Holyrood became the first UK parliament to back a People’s Vote last night when a majority of MSPs supported a referendum on the terms of the Brexit deal.
MSPs voted 66 to 28 in favour of another Brexit referendum during a parliamentary vote that also exposed divisions within the parties over EU withdrawal.
Campaigners for a People’s Vote described Holyrood’s support as “momentous” and expressed hope that it would persuade Westminster MPs to follow suit.
Holyrood was asked to express its view on the issue after the Liberal Democrats lodged an amendment calling for “unequivocal support for a public vote on the final terms of the Brexit deal” during a debate on the threat of EU withdrawal to scientific research.
The vast majority of SNP MSPs joined the Lib Dems, Greens and two Labour rebels to support the People’s Vote.
But the SNP MSPs Kenny Gibson and Linda Fabiani declined to back another Brexit poll, despite Nicola Sturgeon declaring her support for a People’s Vote recently.
They were among the 21 abstentions and were joined by the former SNP MSP Mark Mcdonald, who now stands as an independent having resigned from the party following an investigation into his conduct.
The SNP MSP Alex Neil, who has admitted to voting for Brexit, did not cast a vote.

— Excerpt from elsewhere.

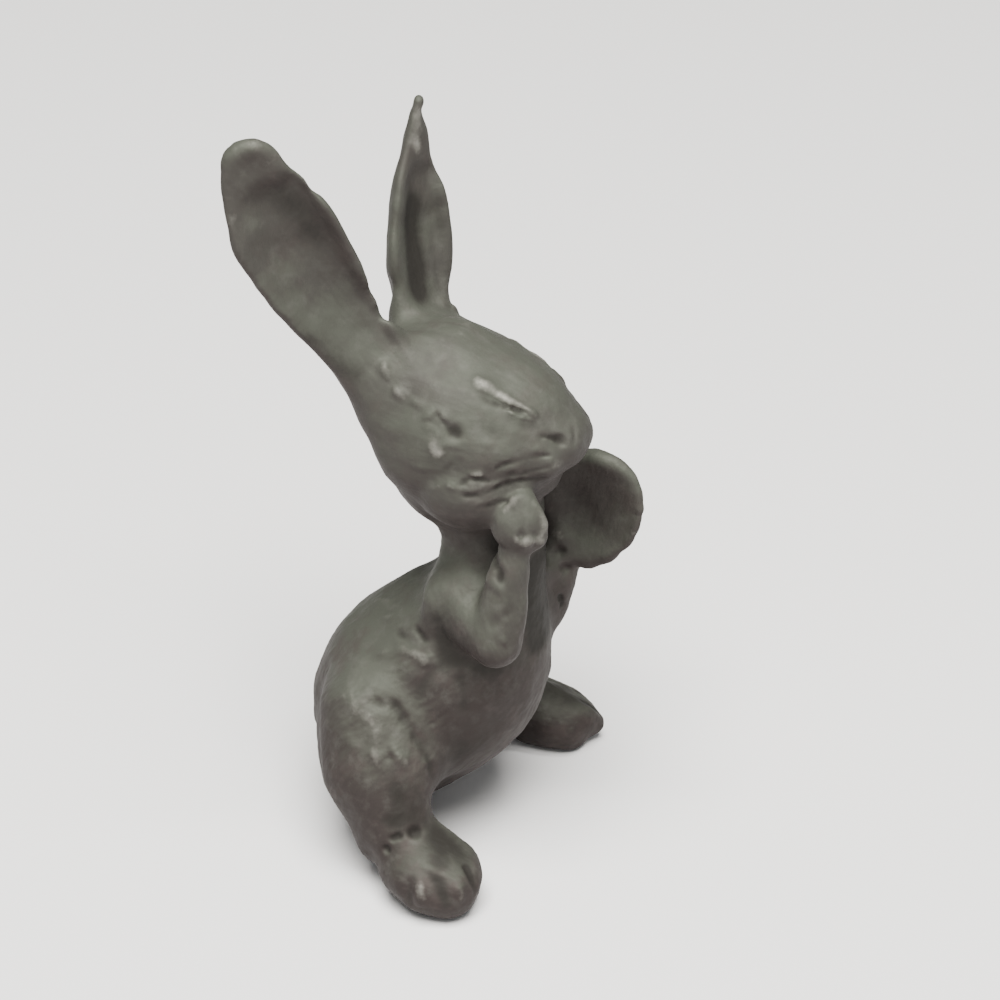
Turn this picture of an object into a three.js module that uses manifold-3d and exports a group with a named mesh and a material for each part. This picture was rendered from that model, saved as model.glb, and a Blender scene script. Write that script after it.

Most Labour MSPs abstained apart from former Scottish leader Kezia Dugdale and shadow justice secretary Daniel Johnson, who both defied the party whip to support the vote. The Scottish Conservatives all voted against it.
Although merely a symbolic ballot, those fighting for a People’s Vote hope that Holyrood’s position will persuade Labour MPs to support it.
They also hope that it will harden SNP support for another vote at Westminster, where there is not yet enough support across the parties to back one.
SNP splits over the issue emerged last week when the long-serving MP Pete Wishart said he thought a second Brexit poll would create an unhelpful precedent for a second Scottish independence referendum.
The Perth and North Perthshire MP argued that a People’s Vote would legitimise Unionist arguments that there should be a vote on the terms of Scottish independence in the event of a Yes vote in favour of leaving the UK.
Last night Mr Wishart’s SNP colleague Angus McNeil MP tweeted: “The People’s vote is going nowhere. The Scots (sic) Parliament will be fully ignored by Westminster, which in turn does not have the numbers for a People’s vote. Scotland must move to the next stage of indyref2.”
Tavish Scott, the Lib Dem MSP who tabled the amendment, said: “This is a momentous vote. The Scottish Parliament is the first in the UK to back a People’s Vote. It won’t be the last. This will only get bigger.
“MSPs and MPs who back the People’s Vote are fast forming the biggest and most cohesive bloc in British politics. Every day, more and more people are coming to the conclusion that the public should have their say on the final Brexit deal.”
His Lib Dem colleague Alistair Carmichael added: “The Scottish Parliament giving its unequivocal support to a People’s Vote is an important step in the UK-wide campaign for a vote on the deal.
“Labour must now follow their London Mayor Sadiq Khan and other leading Labour figures in giving people a say on the final deal, including the option of an exit from Brexit.”
Ms Dugdale, who has been a vociferous campaigner for a People’s Vote, said it would be a “democratic outrage” if voters were denied a chance to vote on the terms of the deal. “This is the first time in my seven years as an MSP that I have broken the Labour whip, and I took no pleasure in doing so.
“But this was the right thing to do for my constituents in Edinburgh and the Lothians, who I will always put first. Many of them will suffer considerably if we leave the EU without permanent membership of the single market and the customs union. “I have been a long-standing supporter of a People’s Vote and I believe it would be a democratic outrage if the people of the UK are not given the chance to stop Brexit.
“The Scottish Parliament has sent out a strong message and I urge the UK government to listen.”
Conservative MSP Oliver Mundell accused the Lib Dems of having a “somewhat obsessive wish to hold another referendum”.
“We believe that this matter has already been settled and that the best Brexit deal will now be secured by ensuring co-operation across all the parties with everyone doing what they can to support the prime minister as she seeks to build a consensus,” he added.